Posted by Matt Birchler
— 1 min read

Why Facebook is spiraling - by Casey Newton - Platformer

And so once again, even when the details are wrong, I think the scrutiny is broadly right. How does Facebook affect our mental health? How does it affect our politics? What does it know about itself that it has so far declined to share?
These strike me as the right questions to ask — and, indeed, they’re probably the questions I have returned to most often in four years of writing this column. They also help us to understand what is ultimately the scandal here. It’s the sense that Facebook is worse for us than it will admit; that it has data to back it up; and that it has hidden that data from the public.
Maybe that proposition is entirely false. But at this point Facebook has lost the benefit of the doubt. If it is indeed good for the world, the company has to do a better job proving it.

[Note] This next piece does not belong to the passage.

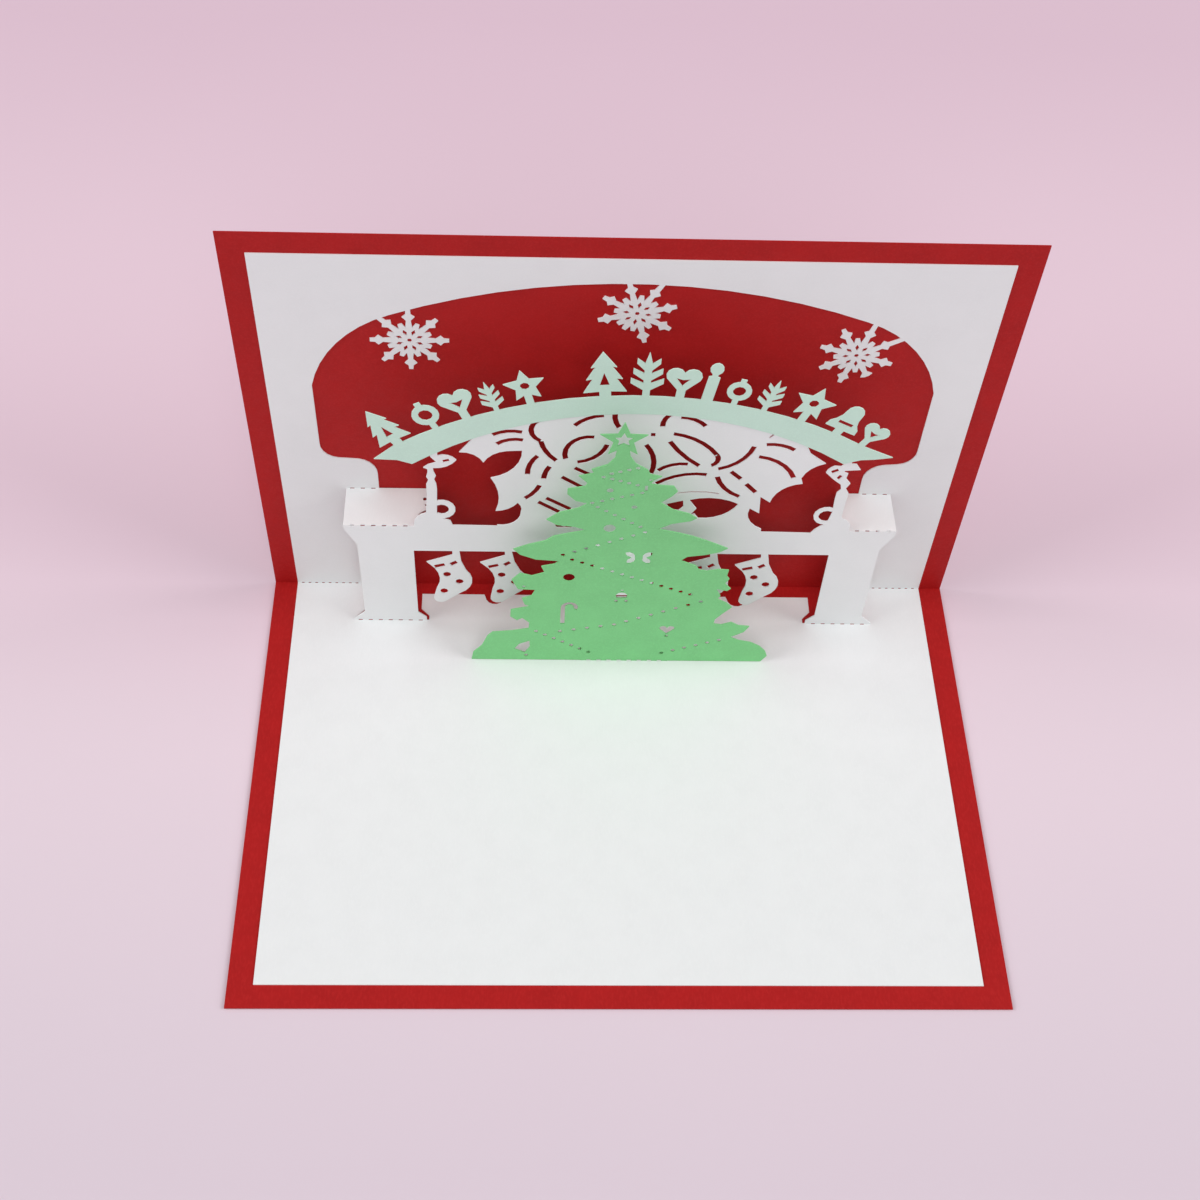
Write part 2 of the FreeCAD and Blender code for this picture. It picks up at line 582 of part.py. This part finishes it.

Forgive the extended quote here, but I think it’s worth reading. I know that you’d go broke believing every “Facebook is doomed” headline from the past decade, but it’s impossible to argue Facebook has had a good press month.

On a personal level, I was in one of the firs schools to get Facebook way back in 2004 and it was the most fun thing on the internet at the time. I met my wife there (we were the only 2 people at our school to have The Lucksmiths listed as one of our favorite bands), so it will always have a special place for me, but it’s crazy to see how much things have changed since then.